Process of revisions









Stephen brought up the topic of revisions on pencil sketches, done in Photoshop with a Wacom tablet and stylus. I thought I’d share a progression for the book I’m presently working on, where this method of working on revisions as been easy and fast, and quite liberating.

The scans I’ll show are all a single page, half a spread; same page for each one. I’ll put them in the order they are done, and just make brief comments on what I did. This book has 2 visual stories going on at once: the text story that deals with Nell and her uncle Walter going out to howl to wolves, and the non-text story (that I as illustrator decided to add) that deals with what the pack of wolves are doing at the same time. Mostly what you’ll see here are the wolf story, but there are edges of the people story in the upper right part of this page.

Prior to doing any drawing, I storyboarded out the actions of what would happen on each page in brief written phrases (“dad yawns”, “2 pups wrestling”). I did separate storyboards for both the wolf and the people stories, and got them to mesh, action-and-behaviors-wise before doing any sketching.

1) This is my first fast-and-dirty sketch indicating generally what the wolves will be doing. Sent this off for basic-story OK. Good comments will be plugged in.
2) This sketch takes the same sketches as in 1 and tweaks them. I plugged text in and moved the various wolves around to get them where I think they look better. Note I’ve moved the far wolf closer; in photoshop this is just an increase in size as well as moving it; I can do both at once, and try all kinds of variations in just seconds.
3) At this point, I did separate, more detailed, pencil sketches of each of my wolf characters, getting all the wolfiness correct, as much as possible. These were done on paper, and each one scanned. There were some thing I later found still needed fixing, but I didn’t really worry about them at this point. In these drawings I was working to get proportions, behaviors, etc., correct.
4) Now I take those detailed pencil sketches and plug them in to the layout. More tweaking of position. On a bunch of the spreads, I found at this point that I had a bunch of the wolves’ necks a bit too long. This was easy to remedy by just selecting the head, moving things a bit, and making the neck right. At this point I sometimes found that I wanted the wolf facing the other direction, so I just flipped it – took less than a second. Sometimes I’d do little drawing revisions on these sketches right in photoshop. Sent this off for revised basic-story OK. Good comments will be plugged in.
5) By now, I was ready to go back to the pencil and paper, and do the polished roughs that would be my guideline for the scratchboard work of the finishes. I printed out stage 4, and put tracing paper over them to do these drawings. These pencil sketches put in the detail of fur, expression, etc. They are visual notes for me, later. You can see that I’ve eliminated the back wolf, and also moved the wrestling pups so that they don’t bleed off the bottom. I’ve worked to get the yawning wolf right, finally. And I’ve plugged in habitat around my characters. Sent this off for final OK before starting finishes.
6) This is the final polished rough (not redrawn at all, just quickly tweaked in photoshop) with the requested change of “wolves about 10% smaller, and Nell and Walter about 10% larger”. Piece of cake. Good suggestion, and easy adjustments to make very quickly. I moved the yawning wolf and wrestling pups just a bit on the page to get them where they looked right, which also got them a bit farther from the gutter.
7) I wish I had this stage to share– which would be the black and white scratchboard – and the next, the final art, painted on watercolor paper on which the scratchboard art has been printed with the Epson 2200. But I don’t, because they’re not done yet. Soon, however…. But… I do have one finished sample piece that I had to complete this past week so it could be used for promo. So although this little guy isn’t the pages I’ve taken you thru here, she does show what the final art will look like.

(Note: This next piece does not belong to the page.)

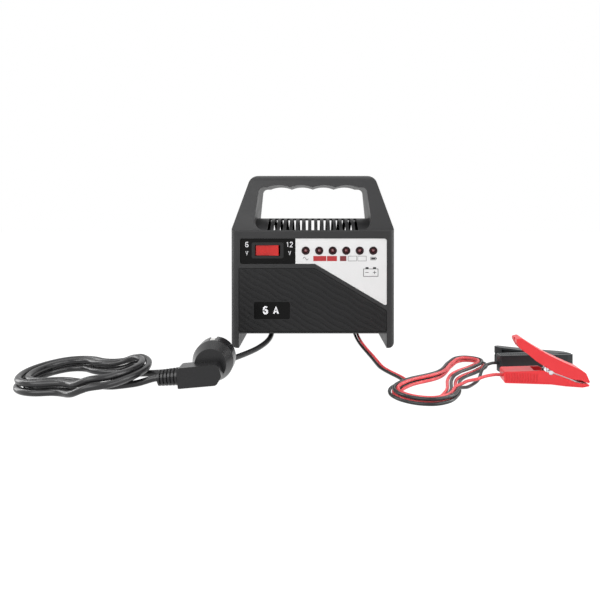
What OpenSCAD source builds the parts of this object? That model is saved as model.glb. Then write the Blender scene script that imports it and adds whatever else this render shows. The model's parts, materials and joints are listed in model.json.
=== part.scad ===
/* [Case] */
// Width of the case across the two feet
case_w = 185; // [175:1:200]
// Depth of the case, front face to rear face
case_d = 88; // [84:1:100]
// Height of the square body, up to the ledge below the handle
body_h = 133; // [130:1:150]
// Height of the whole case with its handle
case_h = 196; // [192:1:215]
// Wall of the sides, rear and roof
wall = 2.5; // [2:0.1:3]
// Wall of the front, which carries the inset panels
front_wall = 4.6; // [4.2:0.1:5]
// Width of each foot, seen from the front
foot_w = 9.2; // [8:0.1:11]
// Height of the feet below the front skirt
foot_h = 16.4; // [12:0.1:18]
// Depth of the ledge between the body and the handle
ledge = 3; // [2:0.1:4]
// Height of the vent roof's ridge above the body
roof_rise = 13; // [10:0.5:15]
// Height of the base plate's underside
base_z = 30; // [27:1:32]
// Thickness of the base plate
base_t = 3; // [2:0.1:4]

/* [Handle] */
// Width over the top corners of the handle
handle_top_w = 143; // [138:1:150]
// Depth of the handle at its top
handle_top_d = 52; // [46:1:58]
// Width of the hand opening at its top
opening_top_w = 124; // [118:1:126]
// Width of the hand opening at its bottom
opening_bottom_w = 136; // [128:1:138]
// Height of the hand opening's top edge, at the ridges between the fingers
opening_top_z = 182; // [178:0.5:184]
// Distance from one finger hollow to the next
finger_pitch = 26.4; // [22:0.2:27]
// Depth of a finger hollow
finger_depth = 2.6; // [1.5:0.1:3.5]

/* [Vents] */
// Number of vent slots across the roof
vent_count = 15; // [7:2:15]
// Distance from one vent slot to the next
vent_pitch = 7.15; // [6:0.05:7.3]
// Width of a vent slot
vent_w = 3.4; // [2.5:0.1:4]
// Half the width of the bar that joins the ribs at the ridge
vent_bar = 2.5; // [2:0.1:4]

/* [Front] */
// Height of the lower edge of the textured panel
panel_bottom_z = 18; // [17:0.5:22]
// Distance from the case's side to the inset panels
panel_margin = 8.8; // [8:0.1:11]
// Height of the lower edge of the strip that holds switch and lamps
strip_bottom_z = 94.8; // [90:0.1:96]
// Height of the strip that holds switch and lamps
strip_h = 28.8; // [27:0.1:30]
// Side position of the line between switch plate and display label
strip_split_x = -20; // [-24:0.5:-16]
// Width of the band of case between the inset panels
band = 3.9; // [3:0.1:5]
// Slope of the band that crosses the front
band_angle = 30.6; // [26:0.2:32]
// Depth of the pocket that holds the textured panel
panel_pocket = 2.2; // [1.6:0.1:2.4]
// Thickness of the textured panel below its ribs
panel_t = 1.2; // [1:0.1:1.4]
// Upright distance from one wavy rib to the next
rib_pitch = 7.3; // [6:0.1:9]
// Width of a wavy rib, measured upright
rib_w = 4.2; // [3:0.1:5]
// Height of a wavy rib above the panel
rib_h = 0.9; // [0.5:0.1:1]
// Depth of the pocket that holds the switch plate
switch_pocket = 2.8; // [2.4:0.1:3]
// Thickness of the switch plate
switch_plate_t = 0.8; // [0.6:0.1:1]
// Depth of the pocket that holds the display label
label_pocket = 1; // [0.6:0.1:1.2]
// Thickness of the display label
label_t = 0.5; // [0.3:0.1:0.6]
// Distance from one display lamp to the next
lamp_pitch = 15.26; // [12:0.02:15.6]
// Diameter of a display lamp's collar
lamp_collar_d = 9.2; // [8:0.1:10]
// Diameter of a display lamp
lamp_d = 5; // [4:0.1:6]
// Width of the rating plate
rating_w = 40.6; // [36:0.1:44]
// Height of the rating plate
rating_h = 19.2; // [16:0.1:22]

/* [Switch] */
// Width of the rocker
rocker_w = 26; // [24:0.1:27]
// Height of the rocker
rocker_h = 11.6; // [10:0.1:12]
// Angle between each half of the rocker's face and its middle plane
rocker_slope = 7; // [5:0.5:8]
// Width of the rocker's frame
rocker_frame_w = 36; // [34:0.5:38]
// Height of the rocker's frame
rocker_frame_h = 18; // [17:0.1:20]

/* [Transformer] */
// Width of the laminated core
core_w = 76; // [66:1:80]
// Depth of the stack of laminations
core_d = 30; // [24:1:34]
// Height of the laminated core, five sixths of its width on a real stamping
core_h = 63; // [55:1:68]

/* [Mains cord] */
// Diameter of the mains cord
mains_d = 5.8; // [5.4:0.1:6]
// Length of the tapered sleeve outside the base
sleeve_l = 22.5; // [20:0.5:26]
// Angle of the cord sleeves below level
sleeve_angle = 30; // [28:1:45]
// Diameter of the plug's round head
plug_head_d = 37; // [35:0.5:38]
// Diameter of a plug pin
pin_d = 4.8; // [4.6:0.1:4.8]
// Length of a plug pin
pin_l = 19; // [18:0.5:19]
// Distance between the plug pins' axes
pin_gap = 19; // [18.5:0.5:20]

/* [Battery leads] */
// Diameter of each battery lead
lead_d = 2.8; // [2.4:0.1:3]
// Gap between the two leads where they run side by side
lead_gap = 0.6; // [0.45:0.05:0.7]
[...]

So, that’s it. This project has dozens of little pieces, all of which I’ve put together digitally. It’s been a lovely combination of time with my beloved pencil at the drawing table, and time at the much-respected computer, playing cut and paste. This book will be out this summer, published by Raven Productions. It’s called Wolf Song, written by Mary Bevis.

3 comments:

John Nez said...

Oooohhh... getting so clever here!

I like the mix of techniques... even tossing scratchboard into the mix.

I think working this way is great. It's just as organic as using old fashioned scissors and tape, only it's lots quicker.

I like that the ease of changing stuff around just lets the artist excercise the 'editorial' decision making... instead of just scrubbing away with an eraser and redrawing everything.

jn

June said...

I too am interested in the scratchboard part. I am assuming this is what we call scraperboard in the UK? (Black finish or white finish board with a smooth white chalky surface substance that can be scraped to reveal or correct line?)
Perhaps when you finish that particular piece of art that you have shown in the sketches, you could edit this post and upload the image so we can see it?

Ellen B said...

Ooooh these are lovely! Love the scratchboard art.